While Bitcoin seems to have lost its edge due to its price and sometimes erratic volatility, it was once a highly coveted asset. Some say Bitcoin is a ticking time bomb regarding its security mechanism, but this altcoin still managed to win over many people worldwide.

Roger Ver, who is also known as the Bitcoin Jesus, was one of this cryptocurrency’s first supporters. He had also invested in several Bitcoin related startup projects, but has since moved onto Bitcoin Cash after their eventual split.

While Bitcoin may not be as popular as it was in early 2018, some countries have accepted it as legal tender and incorporated into their citizens’ everyday lives. Japan the first country to recognize this cryptocurrency as a legal form of currency back in April 2017, and those living there are able of paying with it in a variety of restaurants, coffee shops, and other businesses across the country.

Other countries such as Germany have also followed suit, but the custom of using altcoins in everyday transaction is popular mostly in Asia.

Due to its market value, new traders often opt for other crypto assets like Litecoin, Ethereum. Monero, Bitcoin Cash, and Dash.

ue, new traders often opt for other crypto assets like Litecoin, Ethereum. Monero, Bitcoin Cash, and Dash.

Price Tag

Nowadays, Bitcoin is often found circling the $6000-$7000 levels, but it wasn’t always this pricey. In its early days, one unit of Bitcoin stood at a market price of about $0.0001 back in June 2009. The virtual coin’s market value saw some high volatility and reached new highs every following year until 2017 rolled around. Bitcoin started out at $998, and was accompanied by other major altcoins to the top. This year is considered a pivotal point in the history of the crypto market.

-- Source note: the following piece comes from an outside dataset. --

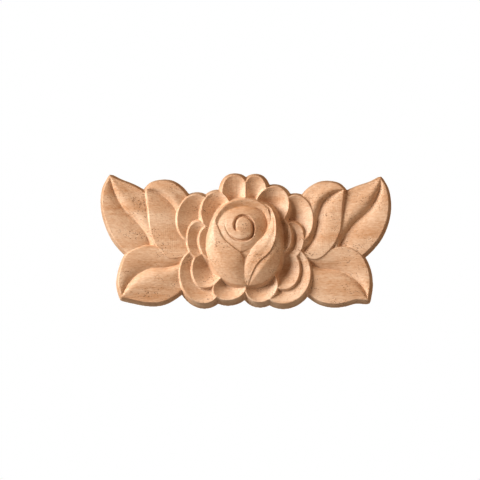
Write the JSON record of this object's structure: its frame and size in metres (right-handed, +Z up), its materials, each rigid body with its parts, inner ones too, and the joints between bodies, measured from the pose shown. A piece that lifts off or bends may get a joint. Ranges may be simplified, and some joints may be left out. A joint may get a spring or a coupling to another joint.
{
  "type": "carved wooden rosette applique",
  "caption": "Carved wooden applique with an open rose between spreading leaves and a flat back, glued or pinned on furniture, doors or mouldings as an ornament.",
  "frame": {"origin": "on the flat back, at the middle of the rosette's length and height", "axes": "+X along the rosette, +Z up as it hangs, +Y out of the flat back towards what it is fixed to; the carving faces -Y"},
  "size_m": [0.1503, 0.0143, 0.0706],
  "materials": {
    "carved_wood": "unpainted pale hardwood, sanded, with fine cutter marks and dark pores"
  },
  "bodies": {
    "root": {"carved_rosette": "carved_wood"}
  },
  "joints": []
}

In January 2018, Bitcoin conquered the $19,665.39 mark, which was a pleasant surprise for many investors who bought the asset for a lower price. Traders flocked to it, but then disaster struck. Bitcoin has since reached the $8000 mark a few times, but hasn’t been successful in holding onto it. The future price point of this asset, be it a new high or low, is still unclear.

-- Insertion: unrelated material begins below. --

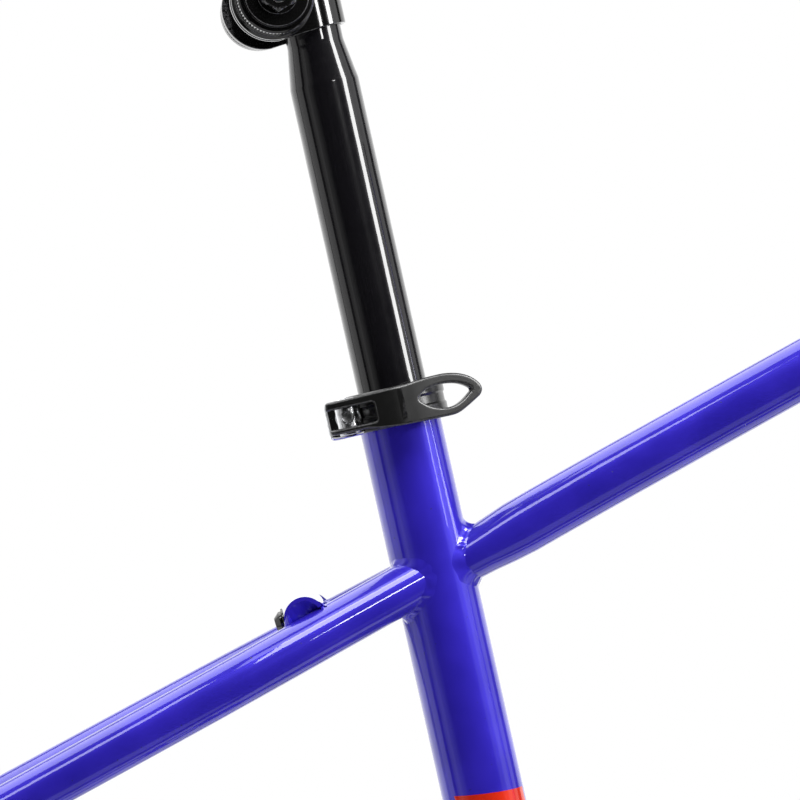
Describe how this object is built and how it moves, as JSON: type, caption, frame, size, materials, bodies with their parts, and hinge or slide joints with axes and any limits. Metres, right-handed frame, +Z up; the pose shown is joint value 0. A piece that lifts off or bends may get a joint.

One question remains: What factors can change these virtual currencies’ prices?

Hard Forks Ahead

Reality based assets include fiat currencies (USD, EUR, GBP), commodities (gold, silver, oil. Cocoa), stocks (Google, Amazon, Ford Motors etc) or indices (Nasdaq, DAX 30, FTSE 100 etc ). They are often influenced by demand in the case of food items and  precious metals, or politics and other international events in the case of FX. For example, the USA could lose China as its biggest soybean consumer during the two economic titans’ Trade War, which would translate into cutting ties with a party that spent $14 billion just on this commodity last year.

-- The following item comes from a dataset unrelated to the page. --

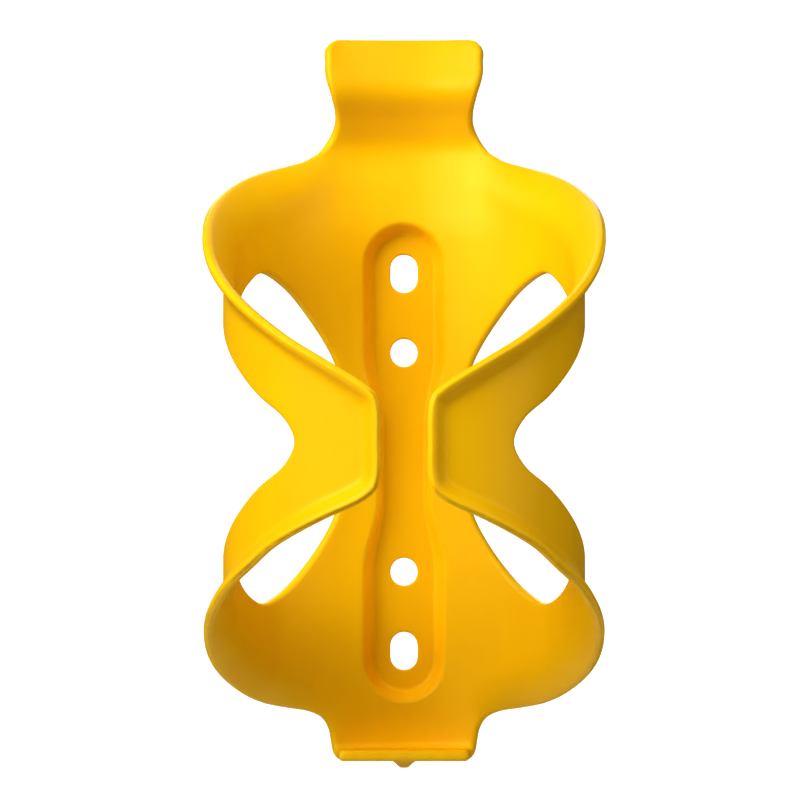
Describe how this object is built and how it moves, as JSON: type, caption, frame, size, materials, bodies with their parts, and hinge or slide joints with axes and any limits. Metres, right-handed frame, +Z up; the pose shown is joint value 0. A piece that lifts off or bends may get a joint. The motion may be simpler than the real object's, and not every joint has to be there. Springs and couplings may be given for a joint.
{
  "type": "bicycle bottle cage",
  "caption": "One-piece moulded bicycle bottle cage with a recessed bolt channel, two windowed wings with flared tips, a hooked top tab and a bottle ledge.",
  "frame": {"origin": "on the rear face of the mounting channel, halfway between the upper and the lower bolt holes, on the middle line", "axes": "+Y out of the rear face towards the bicycle frame, +Z up along the bottle, +X to the right seen from the front"},
  "size_m": [0.085, 0.0828, 0.1556],
  "materials": {
    "cage_plastic": "semi-gloss moulded plastic"
  },
  "bodies": {
    "back": {"back_plate": "cage_plastic"},
    "left_arm": {"left_wing": "cage_plastic"},
    "right_arm": {"right_wing": "cage_plastic"},
    "tab": {"top_tab": "cage_plastic"}
  },
  "joints": [
    {"name": "left_wing_flex", "type": "hinge", "parent": "back", "child": "left_arm", "pos_m": [-0.01807, -0.00811, 0.0048], "axis": [0, 0, -1], "range_deg": [0, 4], "stiffness_Nm_per_rad": 18},
    {"name": "right_wing_flex", "type": "hinge", "parent": "back", "child": "right_arm", "pos_m": [0.01807, -0.00811, 0.0048], "axis": [0, 0, 1], "range_deg": [0, 4], "stiffness_Nm_per_rad": 18},
    {"name": "top_tab_flex", "type": "hinge", "parent": "back", "child": "tab", "pos_m": [0, -0.0019, 0.0655], "axis": [-1, 0, 0], "range_deg": [0, 7], "stiffness_Nm_per_rad": 4}
  ]
}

Cryptocurrencies, however, are simply unaffected by these events. The factors that can make their values soar or drop are their inner politics, supply and demand, and regulation.

One such event was the hard fork that birthed the Bitcoin Cash on August 1, 2017. The situation took place after a number of developers from the original Bitcoin team rebelled against the decision to add a second layer where data would be stored. By determining to keep all the data readily available on the actual blockchain, certain changes had to be made such as enlarging the size of the storage units (blocks). This fork was soon followed by another one splitting to Bitcoin Gold, among others.

Fun Fact

Bitcoin’s offsprings include the Bitcoin Atom, Bitcoin Platinum, Super Bitcoin, and Bitcoin GOD. Will there be more versions splitting from Bitcoin’s blockchain in the near future?

Bitcoin’s Future

Bitcoin’s Future

Though Bitcoin is often referred to as a bubble that will eventually burst in the faces of its investors (some may say it already has), the future remains clear. On the one hand, some investors or even onlookers may say this virtual currency will never be able to bounce back, thus making any open trade on it a waste of the individual’s time and invested capital.

Market experts and analysts, on the other hand, have declared the Bitcoin has yet to have reached its full potential. CEO of The Blackmore Group Phillip Nunn set another exciting target when he declared that the Bitcoin would be worth $60,000 by the end of this year. Nunn was seconded by Julian Hosp, the co-founder and president of TenX, which provides its clients with an eWallet dedicated to store cryptocurrencies.

 In April 2018, CNBC reported that tech investor Tim Draper assessed that Bitcoin would reach the $250,000 mark by 2022.

With big personalities in the crypto market making such bold statements, many traders are in no hurry to let go of their precious Bitcoin units just yet. What will happen next is anybody’s guess.

BTC Trading

Bitcoin, better known as its ticker symbol BTC on web based trading arenas and exchanges, is a popular crypto asset. While its price tag may startle you, you should know that buying satoshis is also an option. What are satoshis? A Bitcoin is comprised of 100,000,000 units known as satoshis, which have been named after the crypto king’s original creator(s).

How can You trade Bitcoin Online?

There are two kinds of trading arenas where you could potentially trade Bitcoin and other virtual currencies, an online crypto exchange and your run of the mill broker. While they may sound like they are one of the same, there are some prominent differences. First, a crypto exchange will require that you have a special eWallet dedicated specifically to storing your crypto assets. Second, you’d be limited to just trading this one kind of assets.

When you trade with a web based brokerage, on the other hand, you have endless possibilities. While you could just trade cryptocurrencies day in and day out, you would also have access into any other market. In addition, there’s no need for a special eWallet, as your funds are kept in your balance. You could trade Bitcoin by itself (buying or selling), against fiat currencies such as the euro or US dollar, or against other virtual coins like Ethereum or Dash.